Are these people you'd invite to your housewarming party?
No, but that doesn't mean they aren't sports fans.

FANCIER OR FANATIC?

There's some etymological uncertainty over whether the word "fan" was, when first applied to baseball fans during the 19th century, a shortened form of the word "fancier" or "fanatic." Usually, the majority of sports fans in this country (and probably the rest of the world) act more like fanciers than fanatics; however, when fanaticism takes primacy in sports, things can get ugly, just as they do when fanaticism dominates political or religious spheres.

Ultimately, people are capable of acts of malice and profound stupidity. "Real" sports fans are people.
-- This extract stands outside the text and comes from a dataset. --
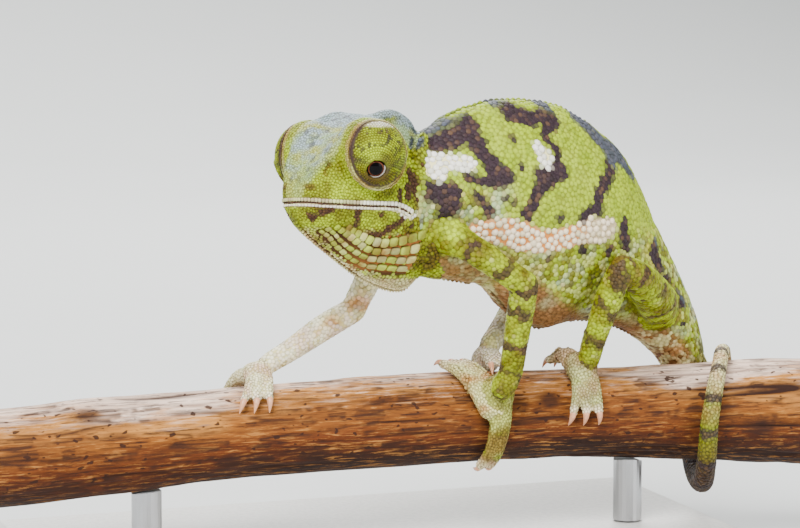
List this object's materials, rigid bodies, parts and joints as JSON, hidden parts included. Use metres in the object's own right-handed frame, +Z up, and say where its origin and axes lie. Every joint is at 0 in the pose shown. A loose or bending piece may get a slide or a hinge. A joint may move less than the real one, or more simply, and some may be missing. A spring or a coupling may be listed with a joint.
{
  "type": "flap-necked chameleon on a perch",
  "caption": "Life-size still model of a young flap-necked chameleon that grips a cut perch with its feet and tail, on a plain display stand.",
  "frame": {"origin": "middle of the underside of the stand's base, on the floor", "axes": "+X along the perch from the head end to the tail end, -Y toward the animal's left side, +Z up"},
  "size_m": [0.1225, 0.062, 0.0645],
  "materials": {
    "skin": "matt, finely scaled, yellow-green with dark zigzag bands",
    "skin_pale": "matt, finely scaled, cream with pale green mottling",
    "eye": "wet gloss",
    "perch_wood": "weathered, barkless, fibrous",
    "stand_base": "satin",
    "stand_rod": "satin"
  },
  "bodies": {
    "root": {"eye_turret_left": "skin", "eye_turret_right": "skin", "eyeball_left": "eye", "eyeball_right": "eye", "head": "skin", "left_forearm": "skin", "left_forefoot": "skin", "left_forefoot_inner_toes": "skin", "left_forefoot_outer_toes": "skin", "left_hindfoot": "skin", "left_hindfoot_inner_toes": "skin", "left_hindfoot_outer_toes": "skin", "left_shank": "skin", "left_thigh": "skin", "left_upper_arm": "skin", "lower_jaw": "skin", "neck": "skin", "perch": "perch_wood", "right_forearm": "skin_pale", "right_forefoot": "skin_pale", "right_forefoot_inner_toes": "skin_pale", "right_forefoot_outer_toes": "skin_pale", "right_hindfoot": "skin_pale", "right_hindfoot_inner_toes": "skin_pale", "right_hindfoot_outer_toes": "skin_pale", "right_shank": "skin_pale", "right_thigh": "skin", "right_upper_arm": "skin", "stand_base": "stand_base", "stand_rod_left": "stand_rod", "stand_rod_right": "stand_rod", "tail_1": "skin", "tail_2": "skin", "tail_3": "skin", "tail_4": "skin", "tail_5": "skin", "tail_6": "skin", "tail_base": "skin", "trunk_front": "skin", "trunk_rear": "skin"}
  },
  "joints": []
}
So, they, too, are capable of the kind of deviance that roiled Vancouver last week. Let's face it, good fans are capable of being bad people.

Saturday, June 11, 2011

Denial in Yankeeland--The Red Sox Can (and Probably Will) Ruin Our Summah

As a lifelong fan of the New York Yankees, I have a some fond memories of the legendary 1998 team that won 125 games en route to World Series sweep of the sacrificial San Diego Padres. In particular, though, I vividly remember watching a May game against the Boston Red Sox at Fenway Park. It was the second time the teams had met that season, and the day earlier, a Sox lineup of pseudo "stars" (Mo Vaugh) and bona fide scrubs (Darren Lewis, Troy O'Leary, Jon Valentin, Darren Bragg, Mike Benjamin and Lou Merloni) had, behind Tim Wakefield, somehow won the opening game of the series. The next day, normal service was restored, and as the Yankees were putting the sword to the Sox on their way to a 12-3 rout, one of their announces (Ken Singleton, maybe?) said, "This is just one team telling another, 'Hey we're better than you.'" While watching the Sox administer the second Bronx beat down of this season earlier this week, those words floated back to me in a kind of Proustian memory. Except this time, it was the Sox who were emphatically delivering that message.
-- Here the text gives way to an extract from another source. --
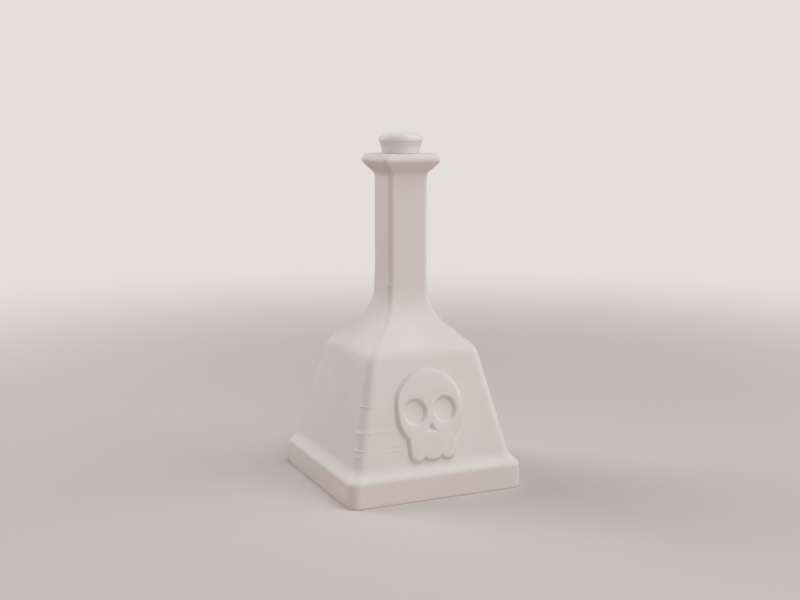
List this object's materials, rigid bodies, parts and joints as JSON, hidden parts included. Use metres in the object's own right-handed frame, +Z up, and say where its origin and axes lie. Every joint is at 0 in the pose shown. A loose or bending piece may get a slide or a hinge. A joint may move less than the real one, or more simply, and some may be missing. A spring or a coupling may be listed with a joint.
{
  "type": "poison bottle",
  "caption": "Square tapering bottle on a stepped plinth, with a slim square neck, flared lip, skull in low relief and a mushroom-headed stopper that lifts out",
  "frame": {"origin": "middle of the flat underside of the base", "axes": "+Z up along the bottle's axis, -Y towards the face with the skull, +X to the right of someone facing the skull"},
  "size_m": [0.08, 0.08, 0.15],
  "materials": {
    "bottle_plastic": "matte warm white with faint print layers",
    "stopper_plastic": "matte warm white with faint print layers",
    "seal_rubber": "smooth dark rubber"
  },
  "bodies": {
    "bottle": {"bottle_body": "bottle_plastic"},
    "seal_rings": {"upper_seal_ring": "seal_rubber", "lower_seal_ring": "seal_rubber"},
    "stopper": {"stopper": "stopper_plastic"}
  },
  "joints": [
    {"name": "stopper_lift", "type": "slide", "parent": "bottle", "child": "seal_rings", "axis": [0, 0, 1], "range_m": [0, 0.035]},
    {"name": "stopper_turn", "type": "hinge", "parent": "seal_rings", "child": "stopper", "pos_m": [0, 0, 0.1412], "axis": [0, 0, 1], "continuous": true}
  ]
}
You would think that even those Yanks fans who see the world though rose-tinted, pinstriped glasses issued by YES Network, the Bomber's in-house propaganda arm, couldn't deny that the Sox are a superior team. In fact, the question of whether the Sox are currently better than the Yankees is no longer a subjective one. Unfortunately, it is a fact that the answer is "Yes." These last few games served as a kind of mathematical proof. To argue to the contrary is to deny objective reality and betray a mind warped by homerism. It would be like asserting that John Sterling and Suzyn Waldman are a good radio broadcast team or that Tom Brady's haircut is actually cool. These kind of delusional statements are like dog whistles signaling your listeners that you don't know what the hell you are talking about.
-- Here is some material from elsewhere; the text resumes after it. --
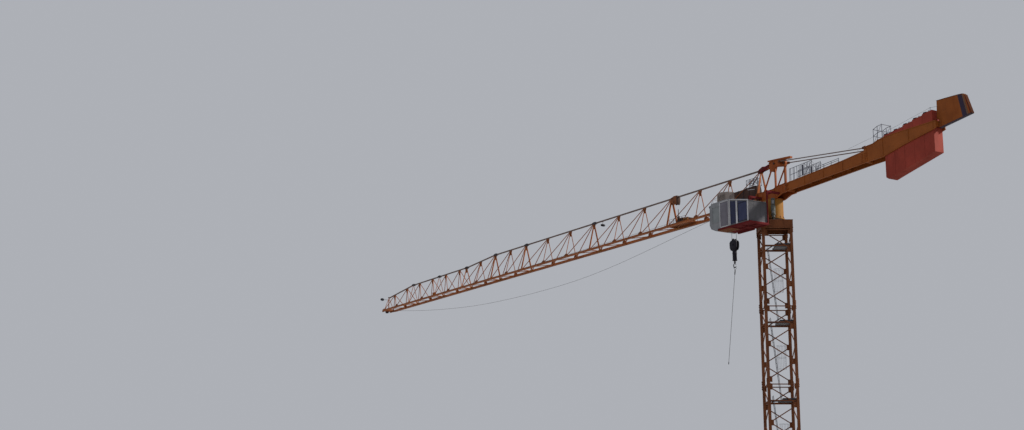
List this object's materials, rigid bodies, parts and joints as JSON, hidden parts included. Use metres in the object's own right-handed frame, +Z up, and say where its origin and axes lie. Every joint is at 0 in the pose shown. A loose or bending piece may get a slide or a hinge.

And yet, if you choose to crawl down the rabbit hole of sports talk radio, you'll hear people like WFAN host Mike Francesa argue that the Yankees are as good as or better than the Sox. The current standings, this line of argument theorizes, are skewed by Boston's dominance of this year's head-to-head match-up. But doesn't that head-to-head dominance actually verify their superiority? Whatever. This kind of denial is made more irrational by the reality that it doesn't matter who is the best team in early June. Of course, Yankee fans shouldn't be too optimistic about the Yankees overhauling the Red Sox anytime soon, especially now that the bullpen is in shambles and Bartolo Colon just injured one of his ponderous legs.  That the health of Colon matters this much is, in and of itself, troubling, but without beefy Bartolo and his magic arm, we're left with the tragicomic prospect of watching A.J. Burnett pitch Game 2 of a post-season series. The Yanks will likely look to make a move before the deadline, but, then again, won't the Sox, as well? As much as I'd like to deny it, the truth is it could be a while before the Yankees can once again tell the Red Sox, "Hey, we're better than you."